If one thing is constant in the world of technology, it's change. And in few places has that change been more evident in recent years than in video games. Of course, investors and gamers alike have grown accustomed to a constant state of flux and advancement in the video game industry dating back to the first game consoles. In fact, according to our contributors, three powerful trends are changing the landscape of the video game industry as we speak:
Andres Cardenal (digital distribution): As technological possibilities have materially increased over the last several years, digital distribution -- meaning that video games are delivered entirely online and without a disk support -- is one of the major changes affecting the video game industry. In fact, many PlayStation 4 games are only available in digital format.
Everything indicates that the trend will continue gaining steam due to increased download speeds in the coming years, and this will probably have huge implications across the board. Video game retailers are operating in a remarkably challenging environment, and they need to make big efforts to adapt to the new paradigm. Used video games are currently a major source of profitability for physical retailers, and the digital distribution model could deliver a massive blow to this business.
On the other hand, game developers and consumers stand to benefit substantially from digital distribution. Costs should get lower over the years due to reduced intermediation. Besides, physical retailers need to prioritize their limited shelf space, only selling the video games that are popular enough among the masses. In the digital distribution world, we should see more room for niche market titles.
Digital distribution also means that developers can continue working on their products past the official release dates. Game developers keep in permanent touch with consumers, listening to what they have to say and even developing patches for their games. This should lead to a more dynamic and efficient process over time.
Steve Symington (shift to mobile): Along a similar vein, the gaming industry has endured a massive shift to mobile platforms in recent years, enabled by the meteoric rise of processing power and efficiency of mobile devices. In turn, this led to the rise of "freemium" game publishers who rely on in-game purchases and advertisements to drive the bulk of their revenue. But at the same time, it's exceedingly difficult to create and sustain successful free-to-play mobile-game franchises on a regular basis, let alone achieve sustained long-term profitability with this model.
Take Zynga (NASDAQ:ZNGA), for example, which saw mobile bookings comprise a full two-thirds of its total last quarter, but whose overall bookings also peaked in 2012 despite a subsequent push for new titles to diversify its business away from Farmville. And though revenue in Zynga's most recent quarter climbed more than 30% year over year to nearly $200 million, that still resulted in a GAAP net loss of almost $26.9 million in Q2 -- albeit including a $12.9 million restructuring charge related to cost-reduction efforts. Even on an adjusted basis, which means excluding items like restructuring and stock-based compensation, Zynga achieved a net loss of $7.6 million.

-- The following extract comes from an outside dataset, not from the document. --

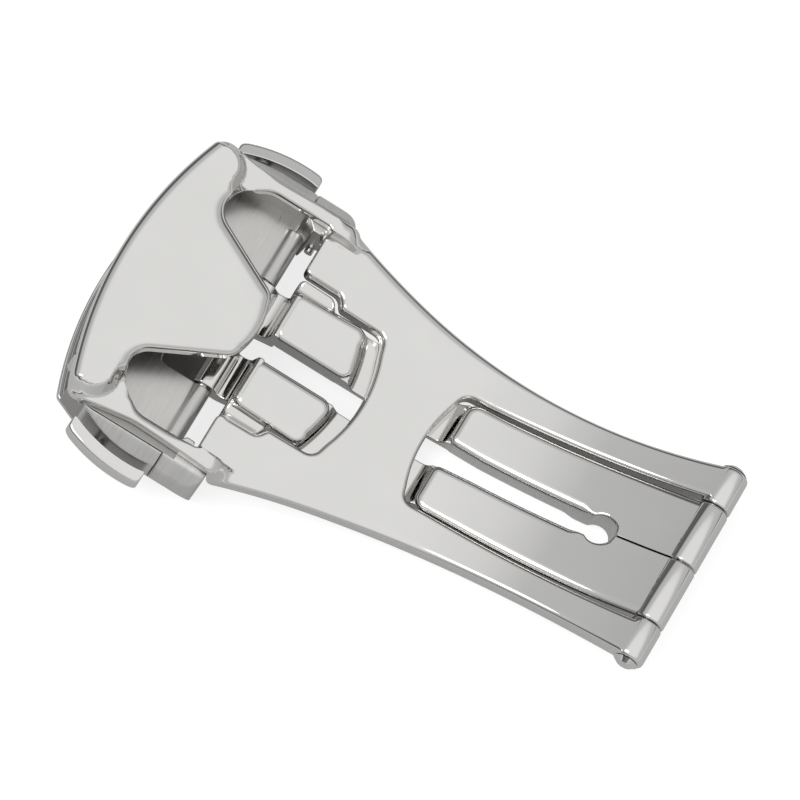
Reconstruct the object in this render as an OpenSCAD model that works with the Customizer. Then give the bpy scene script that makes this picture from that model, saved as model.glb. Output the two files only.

To be fair, that's not to say money can't be made in mobile and free-to-play games. But as an investor, I prefer to play the trend through larger companies like Activision Blizzard (NASDAQ:ATVI). Activision is not only solidly profitable thanks to multiple hit franchises including Destiny, Skylanders, World of Warcraft, and Call of Duty, but also dabbles in the free-to-play mobile-game space with related, complementary titles like the card-battle game Hearthstone: Heroes of Warcraft and the impending 2016 release of Skylanders Battlecast.
In any case, while the influence of mobile gaming will almost certainly continue to grow, at this point it seems safe to say traditional gamers have little reason to fear the demise of the massive blockbusters they've grown to know and love.
Tim Green (the rise of smaller developers): While high-profile games like Call of Duty and Grand Theft Auto bring in millions, and sometimes even billions, of dollars for large video game companies like Activision, Electronic Arts, and Take-Two, a big change has been unfolding in the video game industry over the past few years. The barrier to entry for small game developers has eroded, making it possible for hit games that sell millions of copies to be made by a small group of developers with few resources.
Services like Steam have made it possible for developers to reach millions of potential customers without the need for a big publishing company and a network of retail stores. Top-of-the-line game engines and development tools, which would previously need to be developed in-house or licensed for thousands or even millions of dollars, are now affordable for even the smallest of development teams. Epic Games, the company behind the Unreal Engine, switched to a $19 per month plus 5% royalty model last year, drastically broadening its reach.
Even the process of funding games is being upended. Crowdfunding sites like Kickstarter and Steam's early access program, where developers can sell access to unfinished games, have created new options for small developers. Incredibly, half of the games that have sold over 1 million units on Steam so far this year have been early access titles.
All of this points to a broadening of the video game industry, which is a great thing for consumers. The success of Steam's early access program, in particular, demonstrates that there's plenty of pent-up demand for the types of games that big game companies simply aren't interested in producing. While big-budget games certainly aren't going away, the major game companies are facing more competition than ever before.